++++ MATERIAL PROVIDED ++++
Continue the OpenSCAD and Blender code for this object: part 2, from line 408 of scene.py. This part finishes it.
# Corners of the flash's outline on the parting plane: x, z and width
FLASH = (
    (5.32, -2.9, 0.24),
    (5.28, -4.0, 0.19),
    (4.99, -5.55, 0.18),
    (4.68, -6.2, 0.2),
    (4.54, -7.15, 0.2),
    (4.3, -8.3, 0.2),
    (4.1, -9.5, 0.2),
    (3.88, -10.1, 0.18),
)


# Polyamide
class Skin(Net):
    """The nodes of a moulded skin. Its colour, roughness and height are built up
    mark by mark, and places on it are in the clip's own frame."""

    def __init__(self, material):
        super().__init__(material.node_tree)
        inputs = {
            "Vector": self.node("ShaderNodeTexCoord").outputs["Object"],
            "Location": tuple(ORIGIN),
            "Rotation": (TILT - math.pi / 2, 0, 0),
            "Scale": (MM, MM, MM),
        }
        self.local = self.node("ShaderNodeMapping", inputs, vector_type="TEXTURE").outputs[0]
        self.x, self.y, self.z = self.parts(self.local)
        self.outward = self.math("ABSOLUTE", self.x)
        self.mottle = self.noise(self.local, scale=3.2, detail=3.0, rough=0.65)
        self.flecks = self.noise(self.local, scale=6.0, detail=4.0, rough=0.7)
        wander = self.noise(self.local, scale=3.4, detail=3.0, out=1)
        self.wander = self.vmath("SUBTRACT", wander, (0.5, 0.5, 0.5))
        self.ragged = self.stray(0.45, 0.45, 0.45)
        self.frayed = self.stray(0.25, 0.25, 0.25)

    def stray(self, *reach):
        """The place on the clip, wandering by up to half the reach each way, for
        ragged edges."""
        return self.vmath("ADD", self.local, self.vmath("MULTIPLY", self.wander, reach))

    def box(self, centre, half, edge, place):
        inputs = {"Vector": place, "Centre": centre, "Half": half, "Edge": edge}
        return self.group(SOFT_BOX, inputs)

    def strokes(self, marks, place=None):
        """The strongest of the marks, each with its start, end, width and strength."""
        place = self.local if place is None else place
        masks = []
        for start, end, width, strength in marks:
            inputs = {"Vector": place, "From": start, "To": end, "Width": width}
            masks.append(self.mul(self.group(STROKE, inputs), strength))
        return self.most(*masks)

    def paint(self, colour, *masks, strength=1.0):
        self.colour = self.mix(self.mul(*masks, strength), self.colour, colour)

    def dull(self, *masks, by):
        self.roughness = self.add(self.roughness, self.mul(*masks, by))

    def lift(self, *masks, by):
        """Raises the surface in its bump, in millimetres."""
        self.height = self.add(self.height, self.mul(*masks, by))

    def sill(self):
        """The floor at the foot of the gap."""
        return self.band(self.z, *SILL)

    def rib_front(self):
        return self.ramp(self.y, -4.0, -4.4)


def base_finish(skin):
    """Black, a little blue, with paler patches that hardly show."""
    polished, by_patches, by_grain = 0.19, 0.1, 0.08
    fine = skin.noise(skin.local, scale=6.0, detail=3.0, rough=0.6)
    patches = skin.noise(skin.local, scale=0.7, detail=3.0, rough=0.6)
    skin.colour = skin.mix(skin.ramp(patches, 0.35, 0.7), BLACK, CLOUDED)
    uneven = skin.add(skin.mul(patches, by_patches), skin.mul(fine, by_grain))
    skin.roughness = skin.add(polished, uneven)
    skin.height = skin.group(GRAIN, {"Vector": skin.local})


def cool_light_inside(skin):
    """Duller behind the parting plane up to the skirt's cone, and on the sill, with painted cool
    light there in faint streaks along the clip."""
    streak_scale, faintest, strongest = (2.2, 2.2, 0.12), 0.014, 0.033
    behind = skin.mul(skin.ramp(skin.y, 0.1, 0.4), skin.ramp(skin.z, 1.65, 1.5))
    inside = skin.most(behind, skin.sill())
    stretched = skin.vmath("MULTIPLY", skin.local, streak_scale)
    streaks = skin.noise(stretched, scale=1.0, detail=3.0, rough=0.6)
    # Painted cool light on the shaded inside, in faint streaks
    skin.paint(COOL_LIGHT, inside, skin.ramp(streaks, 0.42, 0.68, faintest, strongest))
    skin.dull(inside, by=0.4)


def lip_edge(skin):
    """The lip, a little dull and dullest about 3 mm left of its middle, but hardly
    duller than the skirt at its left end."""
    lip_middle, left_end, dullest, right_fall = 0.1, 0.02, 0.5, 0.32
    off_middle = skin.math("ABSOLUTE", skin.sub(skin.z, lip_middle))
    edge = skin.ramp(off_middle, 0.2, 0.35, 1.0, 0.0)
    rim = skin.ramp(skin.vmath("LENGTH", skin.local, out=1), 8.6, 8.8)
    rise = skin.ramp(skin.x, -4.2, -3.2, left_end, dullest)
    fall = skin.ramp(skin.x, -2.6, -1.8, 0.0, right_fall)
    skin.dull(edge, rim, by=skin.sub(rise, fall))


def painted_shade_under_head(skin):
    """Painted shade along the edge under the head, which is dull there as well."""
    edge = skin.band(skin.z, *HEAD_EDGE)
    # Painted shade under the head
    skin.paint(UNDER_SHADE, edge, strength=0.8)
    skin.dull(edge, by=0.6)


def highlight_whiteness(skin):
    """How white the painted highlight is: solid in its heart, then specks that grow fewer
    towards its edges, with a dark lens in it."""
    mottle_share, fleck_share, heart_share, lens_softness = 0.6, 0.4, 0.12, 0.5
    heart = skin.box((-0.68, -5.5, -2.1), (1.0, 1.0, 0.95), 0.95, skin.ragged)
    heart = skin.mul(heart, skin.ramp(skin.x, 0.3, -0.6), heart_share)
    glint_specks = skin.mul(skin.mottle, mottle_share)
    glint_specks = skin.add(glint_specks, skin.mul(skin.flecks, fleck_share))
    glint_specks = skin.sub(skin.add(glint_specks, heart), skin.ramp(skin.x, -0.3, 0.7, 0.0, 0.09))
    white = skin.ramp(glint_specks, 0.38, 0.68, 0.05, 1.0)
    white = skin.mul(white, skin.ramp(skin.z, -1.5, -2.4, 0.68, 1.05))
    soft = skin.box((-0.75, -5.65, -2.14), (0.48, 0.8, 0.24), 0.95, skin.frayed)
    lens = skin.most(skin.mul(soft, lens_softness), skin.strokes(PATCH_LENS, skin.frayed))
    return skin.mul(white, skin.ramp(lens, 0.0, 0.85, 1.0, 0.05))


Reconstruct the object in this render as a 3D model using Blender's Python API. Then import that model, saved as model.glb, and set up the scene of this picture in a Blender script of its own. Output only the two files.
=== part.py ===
++++
WRITTEN INSTRUCTION:
All of the data must be returned exactly.

RESPONSE TO THE TASK:
Continue the OpenSCAD and Blender code for this object: part 2, from line 408 of scene.py. This part finishes it.
# Corners of the flash's outline on the parting plane: x, z and width
FLASH = (
    (5.32, -2.9, 0.24),
    (5.28, -4.0, 0.19),
    (4.99, -5.55, 0.18),
    (4.68, -6.2, 0.2),
    (4.54, -7.15, 0.2),
    (4.3, -8.3, 0.2),
    (4.1, -9.5, 0.2),
    (3.88, -10.1, 0.18),
)


# Polyamide
class Skin(Net):
    """The nodes of a moulded skin. Its colour, roughness and height are built up
    mark by mark, and places on it are in the clip's own frame."""

    def __init__(self, material):
        super().__init__(material.node_tree)
        inputs = {
            "Vector": self.node("ShaderNodeTexCoord").outputs["Object"],
            "Location": tuple(ORIGIN),
            "Rotation": (TILT - math.pi / 2, 0, 0),
            "Scale": (MM, MM, MM),
        }
        self.local = self.node("ShaderNodeMapping", inputs, vector_type="TEXTURE").outputs[0]
        self.x, self.y, self.z = self.parts(self.local)
        self.outward = self.math("ABSOLUTE", self.x)
        self.mottle = self.noise(self.local, scale=3.2, detail=3.0, rough=0.65)
        self.flecks = self.noise(self.local, scale=6.0, detail=4.0, rough=0.7)
        wander = self.noise(self.local, scale=3.4, detail=3.0, out=1)
        self.wander = self.vmath("SUBTRACT", wander, (0.5, 0.5, 0.5))
        self.ragged = self.stray(0.45, 0.45, 0.45)
        self.frayed = self.stray(0.25, 0.25, 0.25)

    def stray(self, *reach):
        """The place on the clip, wandering by up to half the reach each way, for
        ragged edges."""
        return self.vmath("ADD", self.local, self.vmath("MULTIPLY", self.wander, reach))

    def box(self, centre, half, edge, place):
        inputs = {"Vector": place, "Centre": centre, "Half": half, "Edge": edge}
        return self.group(SOFT_BOX, inputs)

    def strokes(self, marks, place=None):
        """The strongest of the marks, each with its start, end, width and strength."""
        place = self.local if place is None else place
        masks = []
        for start, end, width, strength in marks:
            inputs = {"Vector": place, "From": start, "To": end, "Width": width}
            masks.append(self.mul(self.group(STROKE, inputs), strength))
        return self.most(*masks)

    def paint(self, colour, *masks, strength=1.0):
        self.colour = self.mix(self.mul(*masks, strength), self.colour, colour)

    def dull(self, *masks, by):
        self.roughness = self.add(self.roughness, self.mul(*masks, by))

    def lift(self, *masks, by):
        """Raises the surface in its bump, in millimetres."""
        self.height = self.add(self.height, self.mul(*masks, by))

    def sill(self):
        """The floor at the foot of the gap."""
        return self.band(self.z, *SILL)

    def rib_front(self):
        return self.ramp(self.y, -4.0, -4.4)


def base_finish(skin):
    """Black, a little blue, with paler patches that hardly show."""
    polished, by_patches, by_grain = 0.19, 0.1, 0.08
    fine = skin.noise(skin.local, scale=6.0, detail=3.0, rough=0.6)
    patches = skin.noise(skin.local, scale=0.7, detail=3.0, rough=0.6)
    skin.colour = skin.mix(skin.ramp(patches, 0.35, 0.7), BLACK, CLOUDED)
    uneven = skin.add(skin.mul(patches, by_patches), skin.mul(fine, by_grain))
    skin.roughness = skin.add(polished, uneven)
    skin.height = skin.group(GRAIN, {"Vector": skin.local})


def cool_light_inside(skin):
    """Duller behind the parting plane up to the skirt's cone, and on the sill, with painted cool
    light there in faint streaks along the clip."""
    streak_scale, faintest, strongest = (2.2, 2.2, 0.12), 0.014, 0.033
    behind = skin.mul(skin.ramp(skin.y, 0.1, 0.4), skin.ramp(skin.z, 1.65, 1.5))
    inside = skin.most(behind, skin.sill())
    stretched = skin.vmath("MULTIPLY", skin.local, streak_scale)
    streaks = skin.noise(stretched, scale=1.0, detail=3.0, rough=0.6)
    # Painted cool light on the shaded inside, in faint streaks
    skin.paint(COOL_LIGHT, inside, skin.ramp(streaks, 0.42, 0.68, faintest, strongest))
    skin.dull(inside, by=0.4)


def lip_edge(skin):
    """The lip, a little dull and dullest about 3 mm left of its middle, but hardly
    duller than the skirt at its left end."""
    lip_middle, left_end, dullest, right_fall = 0.1, 0.02, 0.5, 0.32
    off_middle = skin.math("ABSOLUTE", skin.sub(skin.z, lip_middle))
    edge = skin.ramp(off_middle, 0.2, 0.35, 1.0, 0.0)
    rim = skin.ramp(skin.vmath("LENGTH", skin.local, out=1), 8.6, 8.8)
    rise = skin.ramp(skin.x, -4.2, -3.2, left_end, dullest)
    fall = skin.ramp(skin.x, -2.6, -1.8, 0.0, right_fall)
    skin.dull(edge, rim, by=skin.sub(rise, fall))


def painted_shade_under_head(skin):
    """Painted shade along the edge under the head, which is dull there as well."""
    edge = skin.band(skin.z, *HEAD_EDGE)
    # Painted shade under the head
    skin.paint(UNDER_SHADE, edge, strength=0.8)
    skin.dull(edge, by=0.6)


def highlight_whiteness(skin):
    """How white the painted highlight is: solid in its heart, then specks that grow fewer
    towards its edges, with a dark lens in it."""
    mottle_share, fleck_share, heart_share, lens_softness = 0.6, 0.4, 0.12, 0.5
    heart = skin.box((-0.68, -5.5, -2.1), (1.0, 1.0, 0.95), 0.95, skin.ragged)
    heart = skin.mul(heart, skin.ramp(skin.x, 0.3, -0.6), heart_share)
    glint_specks = skin.mul(skin.mottle, mottle_share)
    glint_specks = skin.add(glint_specks, skin.mul(skin.flecks, fleck_share))
    glint_specks = skin.sub(skin.add(glint_specks, heart), skin.ramp(skin.x, -0.3, 0.7, 0.0, 0.09))
    white = skin.ramp(glint_specks, 0.38, 0.68, 0.05, 1.0)
    white = skin.mul(white, skin.ramp(skin.z, -1.5, -2.4, 0.68, 1.05))
    soft = skin.box((-0.75, -5.65, -2.14), (0.48, 0.8, 0.24), 0.95, skin.frayed)
    lens = skin.most(skin.mul(soft, lens_softness), skin.strokes(PATCH_LENS, skin.frayed))
    return skin.mul(white, skin.ramp(lens, 0.0, 0.85, 1.0, 0.05))


Reconstruct the object in this render as a 3D model using Blender's Python API. Then import that model, saved as model.glb, and set up the scene of this picture in a Blender script of its own. Output only the two files.
=== part.py ===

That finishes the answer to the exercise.